Records contained in a dataset:
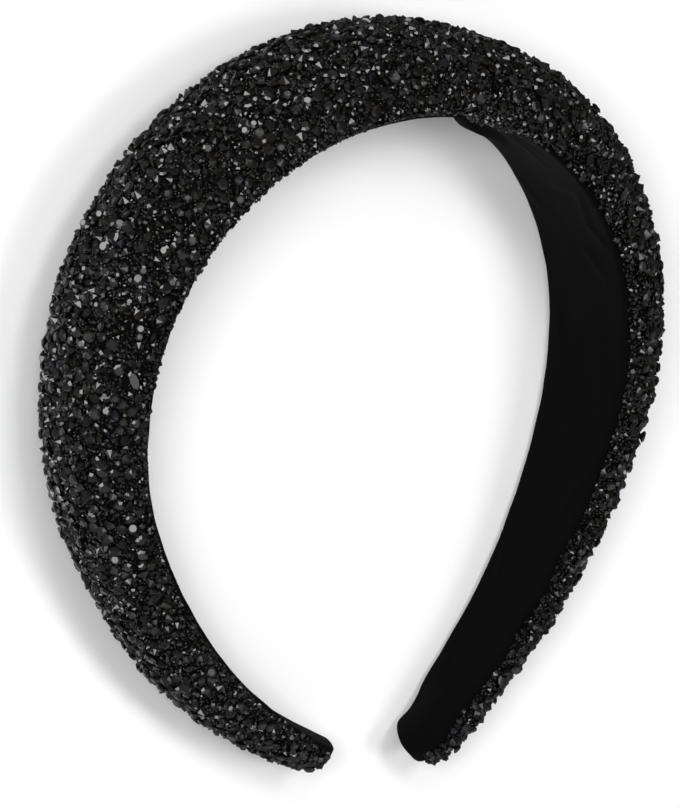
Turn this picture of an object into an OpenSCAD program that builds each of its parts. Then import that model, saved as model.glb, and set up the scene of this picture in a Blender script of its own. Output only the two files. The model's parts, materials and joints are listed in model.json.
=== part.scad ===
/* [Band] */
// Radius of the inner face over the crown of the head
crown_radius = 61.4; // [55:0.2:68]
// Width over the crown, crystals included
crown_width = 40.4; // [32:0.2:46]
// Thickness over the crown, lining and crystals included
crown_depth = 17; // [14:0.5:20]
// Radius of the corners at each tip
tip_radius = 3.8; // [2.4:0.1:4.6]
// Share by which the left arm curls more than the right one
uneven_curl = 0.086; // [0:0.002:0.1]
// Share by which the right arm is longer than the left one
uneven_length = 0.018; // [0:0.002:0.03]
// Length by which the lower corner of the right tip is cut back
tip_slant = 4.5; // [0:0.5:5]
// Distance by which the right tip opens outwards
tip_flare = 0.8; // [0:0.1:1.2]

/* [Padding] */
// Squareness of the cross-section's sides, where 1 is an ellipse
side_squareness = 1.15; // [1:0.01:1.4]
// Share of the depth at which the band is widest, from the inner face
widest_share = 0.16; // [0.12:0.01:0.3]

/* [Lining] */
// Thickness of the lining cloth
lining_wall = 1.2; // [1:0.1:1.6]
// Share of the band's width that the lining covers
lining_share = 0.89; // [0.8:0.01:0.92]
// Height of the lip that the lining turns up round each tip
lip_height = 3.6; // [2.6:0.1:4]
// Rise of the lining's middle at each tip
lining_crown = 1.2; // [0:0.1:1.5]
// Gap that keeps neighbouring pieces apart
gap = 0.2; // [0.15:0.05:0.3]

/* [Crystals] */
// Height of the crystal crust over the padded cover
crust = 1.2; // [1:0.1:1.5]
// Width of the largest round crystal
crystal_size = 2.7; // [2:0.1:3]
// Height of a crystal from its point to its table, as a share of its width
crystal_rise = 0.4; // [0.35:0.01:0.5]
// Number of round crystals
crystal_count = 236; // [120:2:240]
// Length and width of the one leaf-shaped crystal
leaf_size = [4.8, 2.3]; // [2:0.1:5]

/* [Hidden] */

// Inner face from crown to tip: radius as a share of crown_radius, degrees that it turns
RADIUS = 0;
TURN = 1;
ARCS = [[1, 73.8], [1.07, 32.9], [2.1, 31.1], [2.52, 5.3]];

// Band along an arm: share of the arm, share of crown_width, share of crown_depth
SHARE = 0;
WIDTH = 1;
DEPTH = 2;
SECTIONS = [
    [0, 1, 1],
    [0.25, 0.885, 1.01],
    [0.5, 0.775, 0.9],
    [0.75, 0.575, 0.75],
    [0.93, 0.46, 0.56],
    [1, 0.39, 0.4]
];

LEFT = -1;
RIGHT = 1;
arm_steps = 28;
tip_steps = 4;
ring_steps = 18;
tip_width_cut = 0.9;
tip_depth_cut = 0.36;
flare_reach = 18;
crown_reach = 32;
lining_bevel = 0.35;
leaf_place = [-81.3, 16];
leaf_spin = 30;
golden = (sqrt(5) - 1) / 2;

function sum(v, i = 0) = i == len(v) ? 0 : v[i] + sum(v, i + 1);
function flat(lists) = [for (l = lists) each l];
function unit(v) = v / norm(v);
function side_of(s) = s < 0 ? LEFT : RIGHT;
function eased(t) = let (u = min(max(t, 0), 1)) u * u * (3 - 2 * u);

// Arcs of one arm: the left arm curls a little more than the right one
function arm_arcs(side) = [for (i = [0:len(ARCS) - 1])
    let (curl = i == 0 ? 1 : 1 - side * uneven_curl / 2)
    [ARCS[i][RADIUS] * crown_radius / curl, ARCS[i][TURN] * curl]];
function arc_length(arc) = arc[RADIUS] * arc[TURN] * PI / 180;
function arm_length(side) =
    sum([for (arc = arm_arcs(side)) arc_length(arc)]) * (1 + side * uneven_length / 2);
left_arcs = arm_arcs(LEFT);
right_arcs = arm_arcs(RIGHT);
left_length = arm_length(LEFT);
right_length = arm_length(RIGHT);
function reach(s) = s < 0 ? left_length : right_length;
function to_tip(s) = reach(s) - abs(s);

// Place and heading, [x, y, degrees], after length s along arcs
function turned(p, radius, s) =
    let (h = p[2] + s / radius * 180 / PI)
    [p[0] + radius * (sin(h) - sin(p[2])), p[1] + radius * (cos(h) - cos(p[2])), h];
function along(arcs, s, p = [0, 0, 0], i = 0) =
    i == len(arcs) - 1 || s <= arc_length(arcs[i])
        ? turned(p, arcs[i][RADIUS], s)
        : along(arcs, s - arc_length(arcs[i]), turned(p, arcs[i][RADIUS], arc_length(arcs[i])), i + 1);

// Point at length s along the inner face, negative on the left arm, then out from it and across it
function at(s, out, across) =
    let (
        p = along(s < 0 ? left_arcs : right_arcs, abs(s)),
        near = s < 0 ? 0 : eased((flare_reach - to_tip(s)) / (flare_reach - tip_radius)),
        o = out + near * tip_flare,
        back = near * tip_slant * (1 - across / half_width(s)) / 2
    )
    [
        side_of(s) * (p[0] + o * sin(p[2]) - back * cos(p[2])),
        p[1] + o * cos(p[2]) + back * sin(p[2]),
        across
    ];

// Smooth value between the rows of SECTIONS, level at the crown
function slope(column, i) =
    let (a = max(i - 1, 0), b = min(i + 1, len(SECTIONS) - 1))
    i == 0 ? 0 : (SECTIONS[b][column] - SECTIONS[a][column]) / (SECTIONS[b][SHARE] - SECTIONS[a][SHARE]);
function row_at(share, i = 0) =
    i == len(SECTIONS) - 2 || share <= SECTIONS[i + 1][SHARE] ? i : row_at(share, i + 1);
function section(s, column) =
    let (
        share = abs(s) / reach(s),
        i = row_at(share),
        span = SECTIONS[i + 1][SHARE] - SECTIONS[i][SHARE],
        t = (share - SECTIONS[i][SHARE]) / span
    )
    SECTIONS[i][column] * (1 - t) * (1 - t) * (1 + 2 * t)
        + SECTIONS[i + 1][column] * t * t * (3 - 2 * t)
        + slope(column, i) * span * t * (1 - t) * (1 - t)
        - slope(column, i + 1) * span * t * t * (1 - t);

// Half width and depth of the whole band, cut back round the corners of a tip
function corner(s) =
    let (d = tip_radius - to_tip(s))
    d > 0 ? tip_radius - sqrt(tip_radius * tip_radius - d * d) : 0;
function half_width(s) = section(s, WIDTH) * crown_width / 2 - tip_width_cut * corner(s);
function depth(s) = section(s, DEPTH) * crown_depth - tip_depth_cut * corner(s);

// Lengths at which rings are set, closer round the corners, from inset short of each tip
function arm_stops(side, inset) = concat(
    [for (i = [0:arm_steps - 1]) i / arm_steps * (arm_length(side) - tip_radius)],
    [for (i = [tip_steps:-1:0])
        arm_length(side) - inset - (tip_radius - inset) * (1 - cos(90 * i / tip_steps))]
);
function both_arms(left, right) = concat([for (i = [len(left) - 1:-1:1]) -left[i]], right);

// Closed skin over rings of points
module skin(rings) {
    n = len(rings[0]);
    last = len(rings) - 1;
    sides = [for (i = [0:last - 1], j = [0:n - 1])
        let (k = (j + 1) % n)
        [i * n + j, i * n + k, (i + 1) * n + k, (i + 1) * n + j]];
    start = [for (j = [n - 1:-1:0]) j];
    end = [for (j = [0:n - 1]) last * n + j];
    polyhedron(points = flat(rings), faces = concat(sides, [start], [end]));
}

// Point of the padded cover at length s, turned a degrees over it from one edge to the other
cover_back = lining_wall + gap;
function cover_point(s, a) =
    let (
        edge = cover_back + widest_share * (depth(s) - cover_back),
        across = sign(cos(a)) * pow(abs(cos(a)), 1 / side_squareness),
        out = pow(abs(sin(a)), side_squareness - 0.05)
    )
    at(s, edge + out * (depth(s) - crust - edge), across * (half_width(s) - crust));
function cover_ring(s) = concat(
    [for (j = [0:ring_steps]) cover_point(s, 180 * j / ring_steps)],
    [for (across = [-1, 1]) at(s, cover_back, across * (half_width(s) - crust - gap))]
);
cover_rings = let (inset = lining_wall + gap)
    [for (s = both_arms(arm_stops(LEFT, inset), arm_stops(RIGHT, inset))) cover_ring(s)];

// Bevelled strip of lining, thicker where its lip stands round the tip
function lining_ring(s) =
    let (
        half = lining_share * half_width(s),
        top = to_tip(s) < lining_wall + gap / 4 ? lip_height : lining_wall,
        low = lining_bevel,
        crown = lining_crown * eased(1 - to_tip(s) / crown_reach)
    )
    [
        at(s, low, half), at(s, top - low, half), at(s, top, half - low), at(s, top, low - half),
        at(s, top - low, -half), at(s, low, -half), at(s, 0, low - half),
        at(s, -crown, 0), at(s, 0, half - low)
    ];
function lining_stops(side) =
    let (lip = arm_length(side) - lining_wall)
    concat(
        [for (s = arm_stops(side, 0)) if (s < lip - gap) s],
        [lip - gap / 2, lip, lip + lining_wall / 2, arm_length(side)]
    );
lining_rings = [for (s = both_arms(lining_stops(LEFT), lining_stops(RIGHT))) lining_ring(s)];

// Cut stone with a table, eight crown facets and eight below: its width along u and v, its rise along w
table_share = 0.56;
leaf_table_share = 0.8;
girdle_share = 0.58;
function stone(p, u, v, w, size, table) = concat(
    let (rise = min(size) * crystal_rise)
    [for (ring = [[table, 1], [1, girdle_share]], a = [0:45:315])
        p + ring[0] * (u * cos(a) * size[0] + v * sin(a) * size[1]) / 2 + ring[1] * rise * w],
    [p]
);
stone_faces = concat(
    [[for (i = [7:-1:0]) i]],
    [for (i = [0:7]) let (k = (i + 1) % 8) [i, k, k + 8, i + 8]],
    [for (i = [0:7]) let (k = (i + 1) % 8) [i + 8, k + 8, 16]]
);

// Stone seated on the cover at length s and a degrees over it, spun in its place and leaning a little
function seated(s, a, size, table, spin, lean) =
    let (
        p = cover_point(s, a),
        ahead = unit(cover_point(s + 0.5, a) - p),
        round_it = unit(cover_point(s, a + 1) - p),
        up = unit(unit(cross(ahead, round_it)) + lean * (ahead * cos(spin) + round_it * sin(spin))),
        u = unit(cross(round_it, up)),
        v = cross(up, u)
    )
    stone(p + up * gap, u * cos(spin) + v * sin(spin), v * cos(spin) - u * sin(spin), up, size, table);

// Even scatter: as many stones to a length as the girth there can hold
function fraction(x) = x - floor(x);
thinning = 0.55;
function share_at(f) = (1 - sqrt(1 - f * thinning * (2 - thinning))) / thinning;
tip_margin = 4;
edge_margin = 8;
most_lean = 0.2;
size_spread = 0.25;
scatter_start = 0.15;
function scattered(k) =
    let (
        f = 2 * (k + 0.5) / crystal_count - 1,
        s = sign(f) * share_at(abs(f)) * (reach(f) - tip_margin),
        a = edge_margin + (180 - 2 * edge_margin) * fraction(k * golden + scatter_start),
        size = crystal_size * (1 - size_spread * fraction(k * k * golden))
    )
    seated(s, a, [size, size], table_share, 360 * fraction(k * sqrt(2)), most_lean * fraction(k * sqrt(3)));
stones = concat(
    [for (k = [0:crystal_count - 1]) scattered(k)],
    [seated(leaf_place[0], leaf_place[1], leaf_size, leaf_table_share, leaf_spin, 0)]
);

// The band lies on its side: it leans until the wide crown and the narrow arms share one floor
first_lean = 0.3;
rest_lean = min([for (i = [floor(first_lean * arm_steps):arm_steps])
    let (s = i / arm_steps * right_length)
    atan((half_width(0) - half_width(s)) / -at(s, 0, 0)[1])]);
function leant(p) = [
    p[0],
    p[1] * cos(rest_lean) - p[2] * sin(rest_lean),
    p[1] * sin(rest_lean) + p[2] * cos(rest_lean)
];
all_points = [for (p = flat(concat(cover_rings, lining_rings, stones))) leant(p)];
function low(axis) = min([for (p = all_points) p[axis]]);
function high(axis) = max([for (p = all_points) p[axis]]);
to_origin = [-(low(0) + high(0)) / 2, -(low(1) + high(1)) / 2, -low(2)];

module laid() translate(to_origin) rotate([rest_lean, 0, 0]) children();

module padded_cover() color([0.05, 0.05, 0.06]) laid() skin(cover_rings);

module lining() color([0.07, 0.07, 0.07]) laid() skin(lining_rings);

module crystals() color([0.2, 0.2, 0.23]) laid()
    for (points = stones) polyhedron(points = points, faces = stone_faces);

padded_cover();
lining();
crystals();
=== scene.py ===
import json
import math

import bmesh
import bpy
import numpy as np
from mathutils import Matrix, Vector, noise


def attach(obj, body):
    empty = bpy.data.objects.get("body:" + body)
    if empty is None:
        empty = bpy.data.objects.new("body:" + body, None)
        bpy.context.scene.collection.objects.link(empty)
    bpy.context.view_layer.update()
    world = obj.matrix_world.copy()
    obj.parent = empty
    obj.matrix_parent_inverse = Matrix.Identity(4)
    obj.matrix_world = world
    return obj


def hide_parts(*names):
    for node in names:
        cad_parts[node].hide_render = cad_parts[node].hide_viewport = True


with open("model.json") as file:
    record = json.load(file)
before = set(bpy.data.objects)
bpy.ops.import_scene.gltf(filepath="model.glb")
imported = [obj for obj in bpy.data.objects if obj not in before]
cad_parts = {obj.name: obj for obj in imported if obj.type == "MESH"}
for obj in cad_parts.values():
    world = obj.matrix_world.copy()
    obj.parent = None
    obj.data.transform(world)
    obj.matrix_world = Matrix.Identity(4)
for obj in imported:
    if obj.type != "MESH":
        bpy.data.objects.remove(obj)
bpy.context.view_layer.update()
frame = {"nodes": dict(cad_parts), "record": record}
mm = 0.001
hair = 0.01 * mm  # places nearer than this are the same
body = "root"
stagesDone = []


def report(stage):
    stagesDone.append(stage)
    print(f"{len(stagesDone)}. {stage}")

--

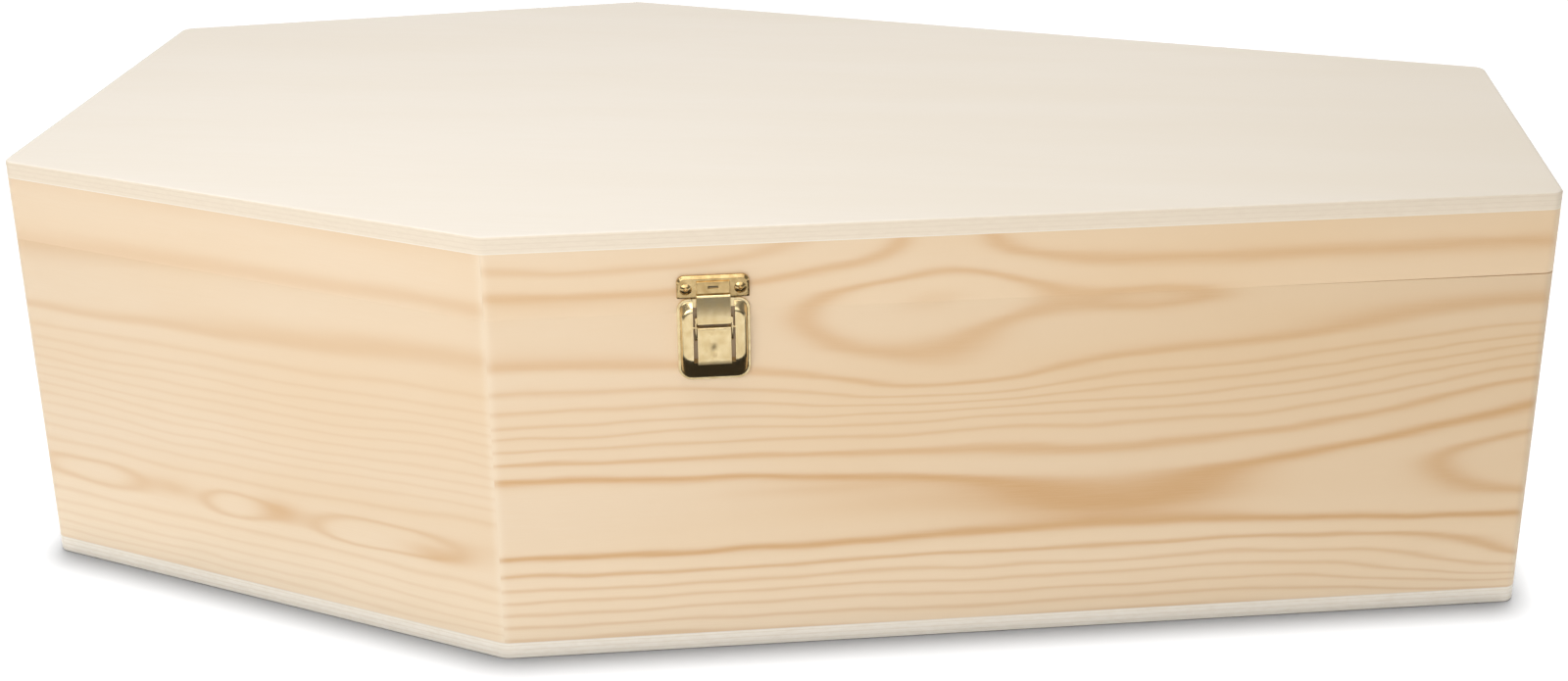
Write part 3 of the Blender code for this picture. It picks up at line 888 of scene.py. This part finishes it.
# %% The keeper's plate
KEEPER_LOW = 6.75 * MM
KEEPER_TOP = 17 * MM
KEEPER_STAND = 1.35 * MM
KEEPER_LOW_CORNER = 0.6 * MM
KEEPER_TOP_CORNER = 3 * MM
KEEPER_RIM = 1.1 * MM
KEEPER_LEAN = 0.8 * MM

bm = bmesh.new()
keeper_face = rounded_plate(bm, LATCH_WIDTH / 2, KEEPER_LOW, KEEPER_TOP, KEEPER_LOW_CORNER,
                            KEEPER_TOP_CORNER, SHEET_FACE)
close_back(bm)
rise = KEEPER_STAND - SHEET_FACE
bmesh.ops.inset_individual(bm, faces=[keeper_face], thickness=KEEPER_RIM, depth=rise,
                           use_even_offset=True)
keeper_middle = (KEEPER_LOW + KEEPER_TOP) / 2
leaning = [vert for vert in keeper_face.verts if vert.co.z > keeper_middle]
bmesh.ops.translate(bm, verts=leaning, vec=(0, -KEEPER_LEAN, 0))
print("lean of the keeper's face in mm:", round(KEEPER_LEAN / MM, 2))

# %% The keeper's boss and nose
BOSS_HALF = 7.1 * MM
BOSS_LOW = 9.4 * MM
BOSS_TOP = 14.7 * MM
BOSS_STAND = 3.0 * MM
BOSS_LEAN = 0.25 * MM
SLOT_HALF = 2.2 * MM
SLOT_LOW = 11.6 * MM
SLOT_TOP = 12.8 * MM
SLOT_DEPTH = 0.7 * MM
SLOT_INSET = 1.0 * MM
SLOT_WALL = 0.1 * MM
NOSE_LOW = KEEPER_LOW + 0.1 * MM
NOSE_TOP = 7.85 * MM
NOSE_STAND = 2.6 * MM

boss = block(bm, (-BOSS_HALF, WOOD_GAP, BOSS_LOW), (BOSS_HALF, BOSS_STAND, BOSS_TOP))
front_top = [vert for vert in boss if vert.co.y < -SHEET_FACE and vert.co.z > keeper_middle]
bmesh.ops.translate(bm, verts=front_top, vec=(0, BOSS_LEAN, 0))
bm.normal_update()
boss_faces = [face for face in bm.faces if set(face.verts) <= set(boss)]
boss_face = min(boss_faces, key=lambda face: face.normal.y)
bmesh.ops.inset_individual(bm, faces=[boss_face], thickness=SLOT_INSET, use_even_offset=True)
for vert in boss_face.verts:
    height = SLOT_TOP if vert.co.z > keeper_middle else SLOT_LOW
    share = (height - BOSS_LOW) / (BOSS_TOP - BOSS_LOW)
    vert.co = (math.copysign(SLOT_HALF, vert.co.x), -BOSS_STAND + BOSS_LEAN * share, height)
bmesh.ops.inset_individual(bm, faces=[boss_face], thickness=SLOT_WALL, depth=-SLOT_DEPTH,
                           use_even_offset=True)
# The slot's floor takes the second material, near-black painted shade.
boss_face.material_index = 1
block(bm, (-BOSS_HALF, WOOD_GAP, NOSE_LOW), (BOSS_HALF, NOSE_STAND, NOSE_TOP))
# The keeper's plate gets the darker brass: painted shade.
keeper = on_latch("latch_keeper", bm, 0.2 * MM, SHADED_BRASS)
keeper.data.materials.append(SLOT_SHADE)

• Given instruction
Copy exactly the lines from the line with "Write part 3" up to and including the line with "round(KEEPER_LEAN / MM, 2))", and no other lines.

• Output of the exercise
Write part 3 of the Blender code for this picture. It picks up at line 888 of scene.py. This part finishes it.
# %% The keeper's plate
KEEPER_LOW = 6.75 * MM
KEEPER_TOP = 17 * MM
KEEPER_STAND = 1.35 * MM
KEEPER_LOW_CORNER = 0.6 * MM
KEEPER_TOP_CORNER = 3 * MM
KEEPER_RIM = 1.1 * MM
KEEPER_LEAN = 0.8 * MM

bm = bmesh.new()
keeper_face = rounded_plate(bm, LATCH_WIDTH / 2, KEEPER_LOW, KEEPER_TOP, KEEPER_LOW_CORNER,
                            KEEPER_TOP_CORNER, SHEET_FACE)
close_back(bm)
rise = KEEPER_STAND - SHEET_FACE
bmesh.ops.inset_individual(bm, faces=[keeper_face], thickness=KEEPER_RIM, depth=rise,
                           use_even_offset=True)
keeper_middle = (KEEPER_LOW + KEEPER_TOP) / 2
leaning = [vert for vert in keeper_face.verts if vert.co.z > keeper_middle]
bmesh.ops.translate(bm, verts=leaning, vec=(0, -KEEPER_LEAN, 0))
print("lean of the keeper's face in mm:", round(KEEPER_LEAN / MM, 2))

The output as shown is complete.